Alternatively, to do the same without the DepartmentEmployeeCount class, you could leave out the NEW, so:
SELECT D.DEPARTMENT_NAME, count(E.id)
This would return a List<Object[]> where each list item was an array of 2 elements, departmentName and count.
To answer your later question in the comments, to populate all fields of a Department plus a transient employeeCount field, one suggestion would be to do 2 queries. This would still be more efficient than your original query (a subselect for each employee count).
So one query to read the departments
SELECT D from Department D
giving you a List<Department>
Then a 2nd query returning a temporary array:
SELECT D.DEPARTMENT_ID, count(E.id) from Department D left join D.employees E GROUP BY D.DEPARTMENT_ID
giving you a List<Object[]> with DEPARTMENT_ID and count in it.
Then you use the 2nd list to update the transient count property on your first list.
(You could try selecting into a Map to make this lookup easier, but I think that's a Hibernate feature).
Option 1: I suggested this since you didn't like the constructor route MattR was suggesting. You mentioned the word "view" several times, and I know you were talking about the view to the user, but why not setup a view in your database that includes the computed columns and then create a read-only entity that maps to the computed columns?

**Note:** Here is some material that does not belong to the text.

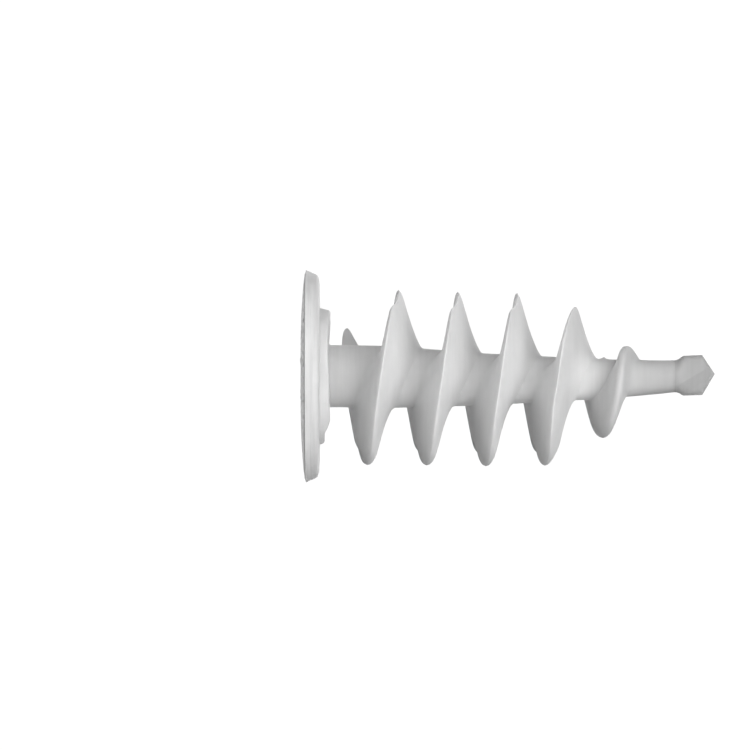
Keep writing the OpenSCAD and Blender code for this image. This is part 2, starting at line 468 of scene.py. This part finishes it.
SECTION_LAST = [
    (0.35, 0), (0.45, 0.15), (0.52, 0.38), (0.58, 0.62), (0.63, 0.74), (0.7, 0.84), (0.8, 0.93),
    (0.95, 0.985), (1.2, 1), (1.5, 0.99), (1.75, 0.92), (1.92, 0.74), (2.08, 0.5),
    (2.2, 0.3), (2.4, 0.12), (2.6, 0.04), (3, 0),
]
SECTIONS = (
    SECTION_ABOVE, SECTION_BELOW, SECTION_NEAR, SECTION_FAR, SECTION_LATE, SECTION_LAST
)
# which station is the crest, once the corners have had points put between them
APEX = 16
# depth of the cut-back edge, and the share of the half turn at which it starts
RELIEF = 0.45
RELIEF_ABOVE = 0.805
RELIEF_BELOW = 0.835
# how far the section leans along the axis between the parting lines
SLANT_ABOVE = 0.35
SLANT_BELOW = 0.5
SLANT_FAR = -0.3
# reach of the fillet at the head side's foot, and the widening of the tip side below turn 3.5
FOOT_FILLET = 0.5
TIP_SPREAD = 0.35

# how far the near side's section has slipped along the axis on each turn
near_slip = monotone_curve(
    [
        (-2, 0), (0.75, 0), (1.75, 0.2), (2.75, 0.03), (3.3, -0.08), (3.6, -0.55), (3.68, -0.55),
        (3.76, -0.25), (9, -0.2),
    ]
)

# distance of the crest from the axis against the turn
crest_r = monotone_curve(
    [
        (0, 9.9), (0.14, 10.2), (0.3, 11.2), (0.5, 11.8), (1, 11.7), (2, 11.65), (3, 11.55),
        (3.3, 11.55), (3.5, 11.54), (3.75, 10.8), (4, 9.66), (4.5, 7.85), (5, 4.1),
        (5.18, 2.9), (5.3, 2.3), (8, 1.0),
    ]
)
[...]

Option 2: In response to your comment about not wanting to create a view. You could create a container object that holds the entity and the calculated column, then much like MattR suggests, you use a new in your select. Something like:
public class DepartmentInfo {
private Department department;
// this might have to be long or something
// just see what construct JPA tries to call
private int employeeCount;
public DepartmentInfo( Department d, int count ) {
department = d;
employeeCount = count;
}
// getters and setters here
}
Then your select becomes
SELECT new my.package.DepartmentInfo( D,
(SELECT COUNT(*) FROM EMPLOYEE E WHERE E.DEPARTMENT_ID = D.DEPARTMENT_ID))
FROM DEPARTMENT D
With that you can use the DepartmentInfo to get the properties you are interested in.
You could create a member in your entity as an additional column, and then reference it with an alias in your query. The column name in the #Column annotation must match the alias.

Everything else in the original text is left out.